I’d see some of these people at the PNG airport coming through, big lads who do mining work. Some have called them pretty thuggish because some of the responses to the protest actions by the detainees has been brutal. We saw early in 2014 an Iranian asylum seeker was brutally murdered by guards at Manus.

Norfolk Island doesn’t often get into RNZI bulletins, but just recently there’s almost this kind of war of independence going on – not with guns, thankfully.

Johnny Blades:  Yes, so far not violent. Since ’79 they’ve had limited self-government, but last year Canberra foisted this plan on them that there was going to be a transition process put in place and by July this year Norfolk island’s administration will be the equivalent of a local council within New South Wales. And the people there are really unhappy about it. Right now they’ve been protesting for two or three weeks outside the Norfolk legislature, really angry about this because they all feel that it’s just been railroaded through without much consultation.

What’s the situation with Lord Howe Island, the other inhabited island between [New Zealand and Australia]? Are they a separate territory or are they part of New South Wales?

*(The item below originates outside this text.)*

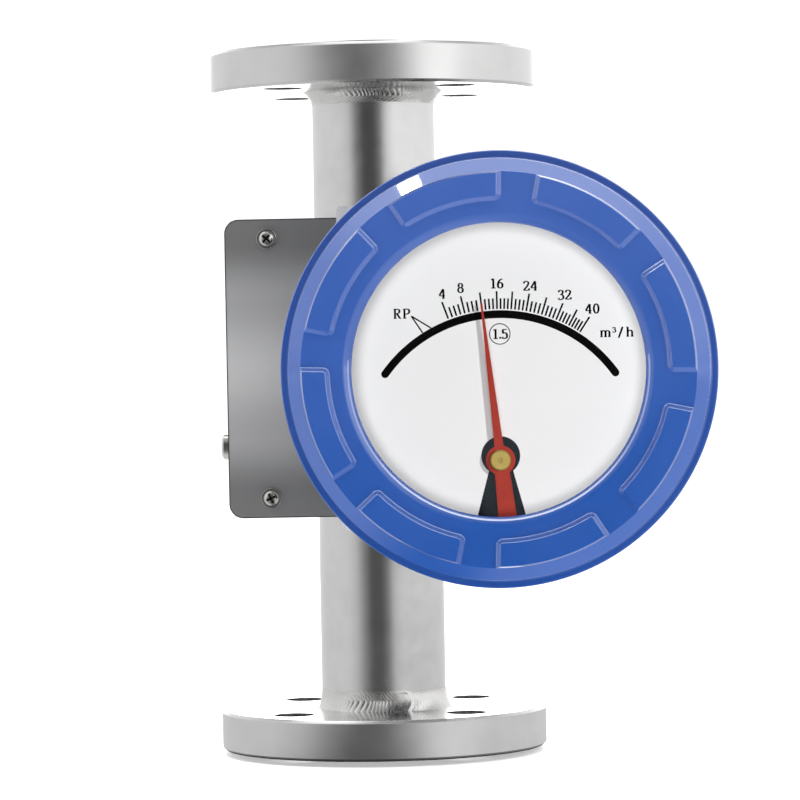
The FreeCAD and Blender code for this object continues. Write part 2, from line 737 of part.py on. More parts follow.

Johnny Blades:  They didn’t have the limited self-governing abilities that Norfolk had until now. Lord Howe has got its own problems ‘cause they’ve got that massive rat eradication system which has divided the island. They’ve got rats there and the authorities want to drop some sort of poison, an aerial drop. Half the residents don’t want it and half do. The half who don’t want it think it’s going to endanger their health and so forth.

If Norfolk Island declared independence – is that one of the options the locals are thinking of?

Johnny Blades:  Since all this stuff came up and they felt Canberra wasn’t responding fairly to their grievances about this and their request for it to be put off until it had been fully consulted over, they have taken their matter to the undecolonisation committee. They want to get this decolonisation process underway, so Australia has got a bit of a situation on its hands here.